The struggle which he continuously treated himself to, be it in France, Italy, Switzerland, England, Germany, Israel or the United States, must have had a certain mysterious therapeutic property and contained or released some compensatory and defence mechanism, for it translated into spontaneous and regular creativity. He was constantly on the lookout for this or that, chased and destroyed it, overfilled with a restless spirit of contrariness, challenge, rebellion - a truly Hegelian spirit of instant negation of whatever condition has been achieved. And all this hustle and bustle would regularly - despite Hłasko's lack of organization - spew out new short stories and novels like a devil's mill, their time and method of conception a mystery to everybody.
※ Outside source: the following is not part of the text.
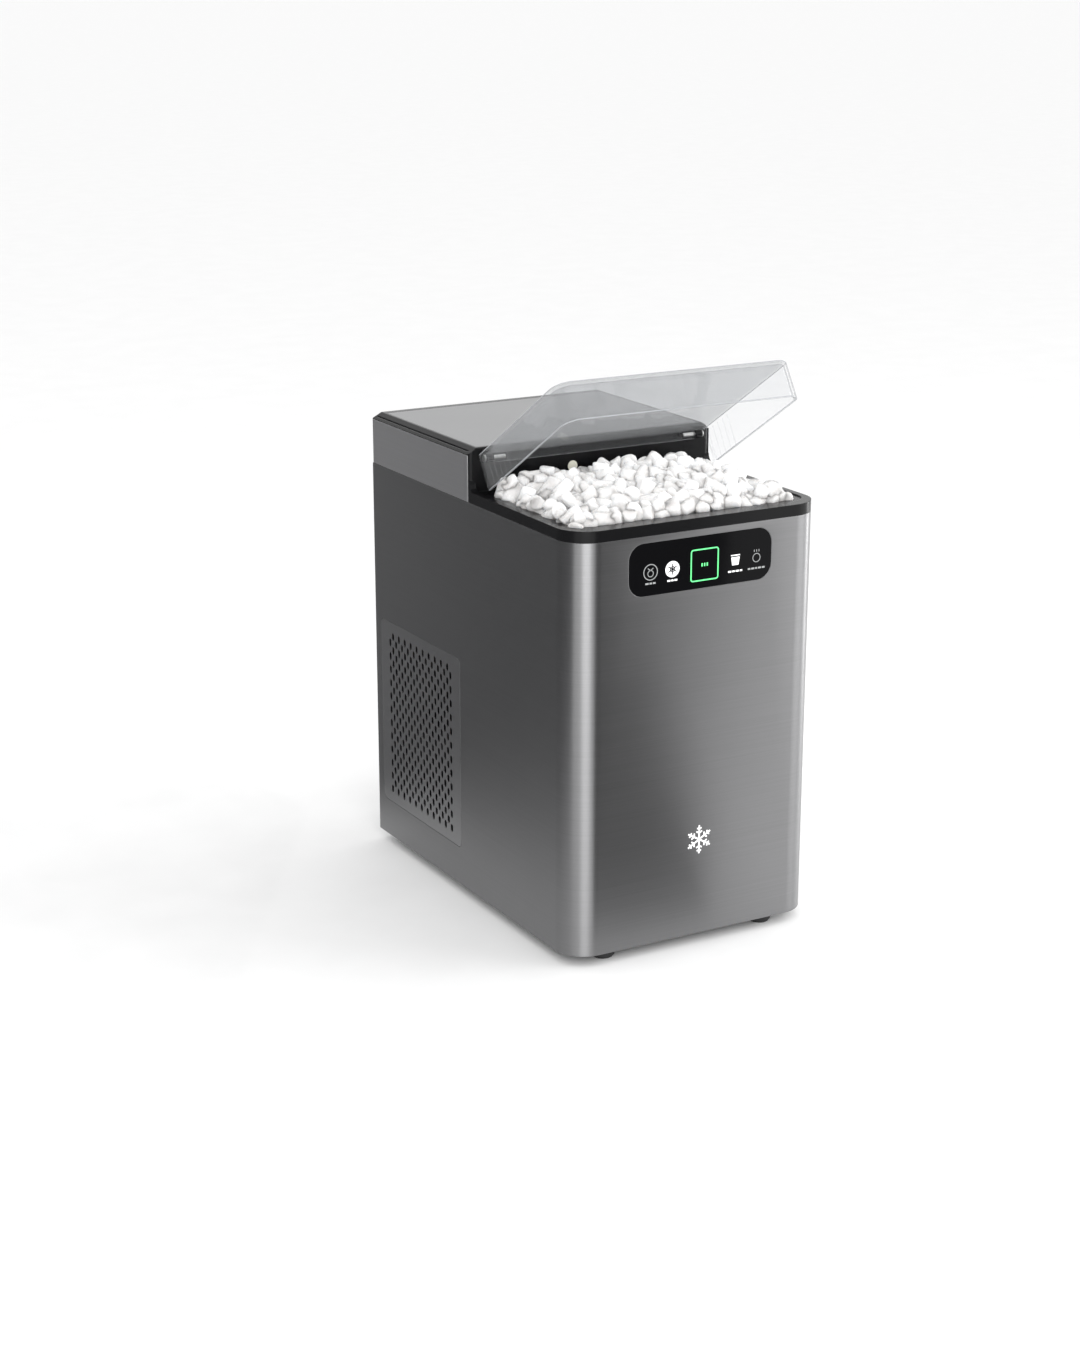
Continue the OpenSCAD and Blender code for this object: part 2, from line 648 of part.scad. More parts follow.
module filter_drier() color("#b87333") {
    post(-62, -20, 8, 60, 110);
    translate([-62, -20, 110]) cylinder(r1 = 8, r2 = 2, h = 8);
    translate([-62, -20, 52]) cylinder(r1 = 2, r2 = 8, h = 8);
}
module discharge_pipe() color("#b5713c")
    sweep(rounded_route([[comp_x - 30, comp_y + 20, 125], [comp_x - 30, comp_y + 20, 138], [-80, -50, 138],
        [cond_x, -10, 138], [cond_x, 0, 195], [cond_x, cond_y0 - 6, 195]], 8), 3, 8);
module suction_pipe() color("#b5713c")
    sweep(rounded_route([[comp_x + 20, comp_y + 40, 128], [comp_x + 20, comp_y + 50, 139], [20, -6, 139],
        [-20, 20, 150], [-20, auger_y, 200], [-20, auger_y, 316], coil_point(85)], 8), 4, 8);
module liquid_line() color("#b5713c")
    sweep(rounded_route([[cond_x, cond_y0 - 6, 45], [cond_x, -20, 45], [-62, -20, 40], [-62, -20, 52]], 6),
        2.2, 8);
module capillary_tube() color("#b5713c")
    sweep(rounded_route([[-62, -20, 118], [-62, -20, 132], [-62, 10, 136], [-25, 50, 165],
        [-25, auger_y, 188], coil_point(5)], 6), 1.5, 8);

// ---------- auger unit ----------

module gear_motor() color("#4a4c50") difference() {
    union() {
        post(auger_x, auger_y, 32, 62, 119.8);
        post(auger_x, auger_y, 12, 56, 62);
    }
    post(auger_x, auger_y, 3.1, 106, 121);
}
module motor_pinion() color("#c8a35a") translate([auger_x, auger_y, 0]) {
    translate([0, 0, gear_z1]) gear(pinion_teeth, gear_h);
    translate([0, 0, 108]) cylinder(r = 3, h = gear_z1 - 108 + 1);
}
module idler_gear() color("#e3e0d2") translate([auger_x, idler_y, 0]) difference() {
    union() {
        translate([0, 0, gear_z1]) gear(wheel_teeth, gear_h, 180 / wheel_teeth);
        translate([0, 0, gear_z1 + gear_h]) cylinder(r = 7, h = gear_z2 - gear_z1 - gear_h);
        translate([0, 0, gear_z2]) gear(pinion_teeth, gear_h);
    }
    translate([0, 0, gear_z1 - 1]) cylinder(r = 3.05, h = 30);
}
module output_gear() color("#e3e0d2") translate([auger_x, auger_y, gear_z2]) difference() {
    gear(wheel_teeth, gear_h, 180 / wheel_teeth);
    translate([0, 0, -1]) cylinder(r = 6.02, h = gear_h + 2);
}

module gearbox_plan(r) {
    for (y = [auger_y, idler_y]) translate([auger_x, y]) circle(r = r);
    translate([auger_x - r, auger_y]) square([2 * r, gear_distance]);
}
module gearbox_housing() color("#56585c") {
    difference() {
        plan_slab(120, 150) gearbox_plan(43);
        plan_slab(122.5, 151) gearbox_plan(40);
        post(auger_x, auger_y, 3.3, 119, 130);
    }
    post(auger_x, idler_y, 3, 122, 149.8);
}
module gearbox_cover() color("#5e6064") difference() {
    plan_slab(150, 153) gearbox_plan(43);
    post(auger_x, auger_y, 8, 149, 154);
}

module auger() color("#cfd2d5") translate([auger_x, auger_y, 0]) {
    translate([0, 0, gear_z2]) cylinder(r = 6, h = 357 - gear_z2);
    translate([0, 0, 167]) cylinder(r = 9, h = 171);
    translate([0, 0, 168]) linear_extrude(168, twist = -1440, slices = 72)
        polygon(concat([[0, 0]], [for (a = [-14:7:14]) 23.3 * [cos(a), sin(a)]]));
    // breaker cone on top of the shaft
    translate([0, 0, 357]) cylinder(r = 6, h = 14);
    translate([0, 0, 371]) cylinder(r1 = 22, r2 = 5, h = 14);
}
module auger_bearings() color("#a9adb1") for (z = [[153, 163, 13], [342, 352, 11]]) difference() {
    post(auger_x, auger_y, z[2], z[0], z[1]);
    post(auger_x, auger_y, 6.05, z[0] - 1, z[1] + 1);
}
module evaporator_barrel() color("#c2c5c8") difference() {
    union() {
        post(auger_x, auger_y, 27, barrel_z0, barrel_z1);
        post(auger_x, auger_y, 36, barrel_z0, barrel_z0 + 4);
    }
    post(auger_x, auger_y, 13.02, barrel_z0 - 1, 163);
    post(auger_x, auger_y, 8, 160, 168);
    post(auger_x, auger_y, 24, 166, barrel_z1 + 1);
}
coil_turns = 9;
function coil_point(i) = [auger_x + 33 * cos(36 * i), auger_y + 33 * sin(36 * i), 180 + 1.6 * i];
module evaporator_coil() color("#b5713c")
    sweep([for (i = [0:coil_turns * 10]) coil_point(i)], 4, 6);

module evaporator_jacket() color("#e8dfc4") difference() {
    post(auger_x, auger_y, 45, 175, 332);
    post(auger_x, auger_y, 38, 174, 333);
    rod_x(auger_y, 188, 2, -10, 20);
    rod_x(auger_y, 316, 4.5, -10, 20);
}

module extruder_head() color("#b9bcc0") difference() {
    post(auger_x, auger_y, 29, barrel_z1, chute_z);
    post(auger_x, auger_y, 11.02, barrel_z1 - 1, 352);
    post(auger_x, auger_y, 6.3, 350, chute_z + 1);
    for (a = [0:60:300]) post(auger_x + 18 * cos(a), auger_y + 18 * sin(a), 5.5, barrel_z1 - 1, chute_z + 1);
}

module ice_chute() color("#d7dadc") difference() {
    union() {
        post(auger_x, auger_y, 32, chute_z, 406);
        along_x(auger_x - 24, auger_x + 24)
            polygon([[liner_y1 + liner_t + 0.1, 339], [70, chute_z], [70, 404], [liner_y1 + liner_t + 0.1, 370]]);
    }
    post(auger_x, auger_y, 29.5, chute_z - 8, 403.5);
    along_x(auger_x - 22, auger_x + 22)
        polygon([[liner_y1, 341], [80, chute_z + 2.4], [80, 401.5], [liner_y1, 367.5]]);
}

base_pan();
feet();
steel_wrap();
vent_grille_left();
vent_grille_right();
rear_panel();
rear_screws();
top_frame();
top_panel();
hinge_bracket_left();
hinge_bracket_right();
hinge_pin_left();
hinge_pin_right();
lid_shell();
ice_basket();
bin_liner();
bin_insulation();
water_tank();
mid_shelf();
water_pump();
water_hose();
float_stem();
float();
drain_port();
drain_hose();
drain_plug();
power_inlet();
control_housing();
control_glass();
control_pcb();
power_board();
wire_harness();
ice_full_sensor();
bin_lamp();
compressor();
compressor_base();
compressor_grommets();
discharge_pipe();
suction_pipe();
filter_drier();
liquid_line();
capillary_tube();
condenser_fins();
condenser_tubes();
fan_shroud();
fan_motor();
fan_blades();
gear_motor();
motor_pinion();
idler_gear();
output_gear();
gearbox_housing();
gearbox_cover();
auger();
auger_bearings();
evaporator_barrel();
evaporator_coil();
evaporator_jacket();
extruder_head();
ice_chute();
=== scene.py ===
"""Looks for the nugget ice maker: materials, clear lid, ice, panel print, studio light and camera."""

import json
import math
import random

import bmesh
import bpy
from mathutils import Euler, Matrix, Vector


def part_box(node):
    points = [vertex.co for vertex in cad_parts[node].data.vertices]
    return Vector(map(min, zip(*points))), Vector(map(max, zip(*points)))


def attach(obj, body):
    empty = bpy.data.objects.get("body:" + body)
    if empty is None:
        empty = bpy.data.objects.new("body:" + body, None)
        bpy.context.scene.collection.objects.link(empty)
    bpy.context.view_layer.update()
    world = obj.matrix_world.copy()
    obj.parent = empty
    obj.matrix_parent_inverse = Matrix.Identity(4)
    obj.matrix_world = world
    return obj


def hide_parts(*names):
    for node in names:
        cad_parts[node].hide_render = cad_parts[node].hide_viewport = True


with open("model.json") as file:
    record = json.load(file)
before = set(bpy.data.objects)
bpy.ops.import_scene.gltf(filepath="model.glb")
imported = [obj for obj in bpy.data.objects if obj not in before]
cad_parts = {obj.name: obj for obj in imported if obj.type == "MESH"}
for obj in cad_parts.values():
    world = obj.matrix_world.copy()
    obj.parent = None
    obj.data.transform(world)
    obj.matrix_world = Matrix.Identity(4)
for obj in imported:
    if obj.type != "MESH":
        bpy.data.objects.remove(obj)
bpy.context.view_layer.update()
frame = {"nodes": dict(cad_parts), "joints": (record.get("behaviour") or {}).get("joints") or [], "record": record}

MM = 0.001
BRUSH_DEPTH = 0.00002       # depth of the brush lines
nodes = frame["nodes"]
joints = {j["name"]: j for j in frame["joints"]}


# ---------------------------------------------------------------- materials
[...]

What came out were shapely, fair little pearls of "Polish", "Israeli" and "American" stories.
In one decade Hłasko managed to have produced - in addition to smaller works, such as the essays on contemporary filmmaking for the Swiss Die Weltwoche or Letters from America, which were printed in Giedroyc's Kultura - a long number of fair-sized, outstanding short stories and novels which were translated into many languages.
Regardless of all those more or less clever discussions about this "confabulation", "lark", "literary autobiography", "para-autobiography" or "diary turned into fiction", a separate and extremely important place in Hłasko's output is taken by Beautiful Twentysomethings, a work written at Maisons-Laffitte, whose first excerpts were immediately printed in Kultura, vols. 11 and 12, at the end of 1965, and which was published by Instytut Literacki in May 1966. This extraordinary book waited for publication in the author's country another twenty plus years to finally, castrated by the censorship and with a non-committal publisher's foreword, came out in Czytelnik in 1988.
Hłasko's tangled, turbulent and yet literary fruitful life came to an end in 1969. Aged thirty-five and an exile for eleven years, he died on the night of 13th June at 26, Hauberisserstrasse, Wiesbaden, in the flat of the aforementioned German television editor and screenplay writer Hans-Jürgen Bobermin, in unexplained circumstances. The immediate cause of the death which occurred "between 1 and 8 am" was a collapse due to an overdose of sleeping pills combined with alcohol. So much for the medical report. The multifarious indirect causes which the years deposit in one's consciousness are usually unknown to ambulance doctors.
Author: Tadeusz Stefanczyk, December 2006.